DUBLIN — OnePlus is a seemingly impossible company: a smartphone maker that’s made a name for itself in one of the most competitive markets around.
OnePlus is no Samsung, LG, Sony, Motorola or Apple, in terms of either brand recognition or sales volume. But alongside fellow Chinese manufacturers like Xiaomi, Huawei, ZTE and TCL’s Alcatel OneTouch, it’s showing that there may still be room for new contenders.
But how to stand out? For co-founder Carl Pei, the answer involves building a community of loyal followers and, ultimately, the kind of recognition held today just by the world’s most valuable brand, Apple.
“I don’t think it’s healthy that there’s nobody who competes with Apple in cultural significance,” Pei said in an interview here at the Web Summit tech conference. “It’s easier said than done, but we’re trying.”
OnePlus isn’t a household brand, but with 900 employees, a vocal group of fans and a headquarters in the Chinese manufacturing hub of Shenzhen, it’s got potential. Although it’s only 2 years old, the company is determined to build a business that involves not just selling phones, but actually making some of the profits that few beyond Apple can claim today. In Apple’s most recent quarter, iPhone sales were responsible for much of its $11.1 billion profit.
Pei won’t reveal shipment numbers, but OnePlus has built a following in social-media circles that converts to thousands of customers signing up to order its phones: the OnePlus 1 from 2014, the OnePlus 2 this year costing between $330 and $390 depending on memory, and most recently the $250 OnePlus X — if you have an invitation.
He has yet to nail down the best marketing approach, but he’s going to continue to try to attract followers who enjoy interacting with the company.
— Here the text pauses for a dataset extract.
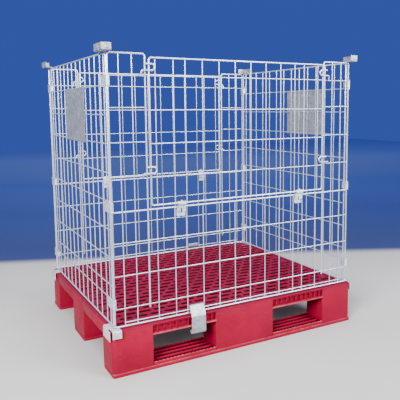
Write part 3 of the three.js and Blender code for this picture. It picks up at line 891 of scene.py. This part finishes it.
def make_long_side(side, turn):
    def put(form, part, body, slot):
        piece(form.moved(turn), f"{side}_{part}", body, slot)

    leaf = f"{side}_gate_leaf"
    plates = f"{side}_hinge_plates"
    put(lower_panel(), "panel_lower", ROOT, "zinc_wire")
    put(upper_panel(), "panel_upper_a", ROOT, "zinc_wire")
    put(upper_panel().moved(MIRROR_X), "panel_upper_b", ROOT, "zinc_wire")
    put(gate_panel(), "gate", leaf, "zinc_wire")
    for name, x in (("a", -HINGE_X), ("b", HINGE_X)):
        # The hinge plates take the lighter sheet copy, which is painted light.
        piece(hinge_plate(x).moved(turn), f"{side}_hinge_plate_{name}", plates, "zinc_sheet", SHEET_PAINTED_LIGHTER)
    for level, (leg, tip) in {"top": (988, 968), "low": (595, 584)}.items():
        put(latch_hook(leg, tip), f"hook_{level}_a", leaf, "zinc_wire")
        put(latch_hook(leg, tip).moved(MIRROR_X), f"hook_{level}_b", leaf, "zinc_wire")
    put(hold_down_clamp(), "clamp", f"{side}_clamp_hook", "zinc_sheet")
    # The foot plate takes the lighter sheet copy, which is painted light.
    piece(foot_plate_long().moved(turn), f"{side}_foot_plate", ROOT, "zinc_sheet", SHEET_PAINTED_LIGHTER)


def make_short_sides():
    piece(side_panel(), "left_panel", ROOT, "zinc_wire")
    piece(side_panel().moved(HALF_TURN), "right_panel", ROOT, "zinc_wire")
    piece(label_plate(-177, 123), "left_label_plate", ROOT, "zinc_sheet")
    piece(label_plate(-287, 13).moved(MIRROR_X), "right_label_plate", ROOT, "zinc_sheet")


def make_corners():
    levels = {"top": ((929, 970), (937, 961)), "mid": ((452, 492), (457, 487)), "low": ((73, 115), (77, 102))}
    long_clip = (-424, (-452.5, -441.5))
    short_clip = (-455, (-476, -469))
    shapes = {}
    shapes["stack_plate_long"] = stacking_plate_long()
    shapes["stack_plate_short"] = stacking_plate_short()
    shapes["foot_plate_short"] = foot_plate_short()
    corners = {
        "front_left": Matrix.Identity(4),
        "front_right": MIRROR_X,
        "rear_left": MIRROR_Y,
        "rear_right": HALF_TURN,
    }
    for corner, matrix in corners.items():
        reach = long_clip if corner.endswith("left") else short_clip
        for level, spans in levels.items():
            shapes[f"clip_{level}"] = corner_clip(*spans, *reach)
        for part, form in shapes.items():
            # Clips and foot plates take the lighter sheet copy, which is painted light; the stacking plates
            # take the plain sheet.
            finish = SHEET if part.startswith("stack") else SHEET_PAINTED_LIGHTER
            piece(form.moved(matrix), f"{corner}_{part}", ROOT, "zinc_sheet", finish)


# ---------------------------------------------------------------- studio


def make_floor():
    form = Form()
    half = 12000
    form.add([(-half, -half, 0), (half, -half, 0), (half, half, 0), (-half, half, 0)], [(0, 1, 2, 3)])
    floor = form.object("studio_floor")
    material, nodes, links, shader = new_material("studio_floor_finish")
    place = nodes.new("ShaderNodeTexCoord").outputs["Object"]
    patches = texture(nodes, links, "ShaderNodeTexNoise", 1.2, place, Detail=3.0)
    pale = ramp(nodes, links, patches.outputs["Fac"], [
        (0.3, (0.33, 0.315, 0.30)), (0.7, (0.36, 0.345, 0.33))])
    oval = nodes.new("ShaderNodeMapping")
    oval.vector_type = "TEXTURE"
    oval.inputs["Rotation"].default_value = (0, 0, math.radians(-23.8))
    oval.inputs["Scale"].default_value = (5, 1, 1)
    links.new(place, oval.inputs["Vector"])
    reach = nodes.new("ShaderNodeVectorMath")
    reach.operation = "LENGTH"
    links.new(oval.outputs["Vector"], reach.inputs[0])
    away = ranged(nodes, links, reach.outputs["Value"], 0.0, 1.0, 1.02, 1.20, "SMOOTHSTEP")
    # Painted light: beyond the pale oval the floor is blue, painted dark close to the container and lighter
    # further out to make up for the lamps' falloff, so it reads as an even blue.
    blue = ramp(nodes, links, ranged(nodes, links, reach.outputs["Value"], 0.0, 1.0, 1.5, 9.0), [
        (0.0, (0.006, 0.018, 0.10)), (0.2, (0.014, 0.040, 0.20)), (0.5, (0.06, 0.13, 0.42)),
        (1.0, (0.30, 0.45, 0.75))])
    # Painted shadow: the floor under the pallet is painted dark, standing in for the pallet's shadow.
    under = box_mask(nodes, links, place, (0, 0, 0), (0.50, 0.42, 1.0), 0.09)
    under_pallet_painted_shadow = mixed(nodes, links, under, pale, (0.15, 0.135, 0.12, 1))
    links.new(mixed(nodes, links, away, under_pallet_painted_shadow, blue), shader.inputs["Base Color"])
    shader.inputs["Roughness"].default_value = 0.85
    floor.data.materials.append(material)


def make_world():
    world = bpy.data.worlds.new("studio")
    world.use_nodes = True
    background = world.node_tree.nodes["Background"]
    background.inputs["Color"].default_value = (0.040, 0.080, 0.40, 1)
    background.inputs["Strength"].default_value = 1.0
    bpy.context.scene.world = world


def make_light(name, place, target, size, power, colour):
    data = bpy.data.lights.new(name, "AREA")
    data.shape = "RECTANGLE"
    data.size = size[0]
    data.size_y = size[1]
    data.energy = power
    data.color = colour
    light = bpy.data.objects.new(name, data)
    light.location = place
    aim = Vector(target) - Vector(place)
    light.rotation_euler = aim.to_track_quat("-Z", "Y").to_euler()
    bpy.context.scene.collection.objects.link(light)


def make_lights():
    make_light("key", (-3.5, -2.9, 2.6), (0, 0, 0.6), (2.2, 1.8), 1000, (1.0, 0.985, 0.96))
    make_light("fill", (2.4, -4.0, 2.6), (0, 0, 0.6), (2.4, 2.2), 560, (0.96, 0.98, 1.0))
    make_light("top", (0.2, 0.8, 4.0), (0, 0, 0.4), (3.0, 3.0), 160, (1.0, 1.0, 1.0))


def make_camera():
    data = bpy.data.cameras.new("camera")
    data.sensor_width = 36.0
    data.lens = 50.14
    data.shift_x = -0.0703
    data.shift_y = -0.0647
    data.clip_start = 0.05
    data.clip_end = 100.0
    camera = bpy.data.objects.new("camera", data)
    right = Vector((0.867767, -0.496922, -0.006929))
    up = Vector((0.063589, 0.097195, 0.993232))
    back = Vector((-0.492886, -0.862335, 0.115942))
    turn = Matrix((right, up, back)).transposed()
    camera.matrix_world = Matrix.Translation((-1.2275, -2.5021, 1.0371)) @ turn.to_4x4()
    bpy.context.scene.collection.objects.link(camera)
    bpy.context.scene.camera = camera


make_pallet()
make_long_side("front", Matrix.Identity(4))
make_long_side("rear", HALF_TURN)
make_short_sides()
make_corners()
make_floor()
make_world()
make_lights()
make_camera()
For example, fans who frequent the company’s online forums or subscribe to its newsletter are more likely to get one of the invitations that are required to buy a OnePlus phone.
“We want to make the customer feel like a part of this company,” he said. “It starts with being honest.” Pei admits that he doesn’t know if that approach will scale beyond a small early market, but it’s better than just spending so much money to promote phones that there’s little room left for actual profits from the resulting sales.
“Anybody can pay a lot of money and get sales,” Pei said. Of Apple’s financial clout, he added, “it’s not healthy business when one company takes home 90 percent of the profits.”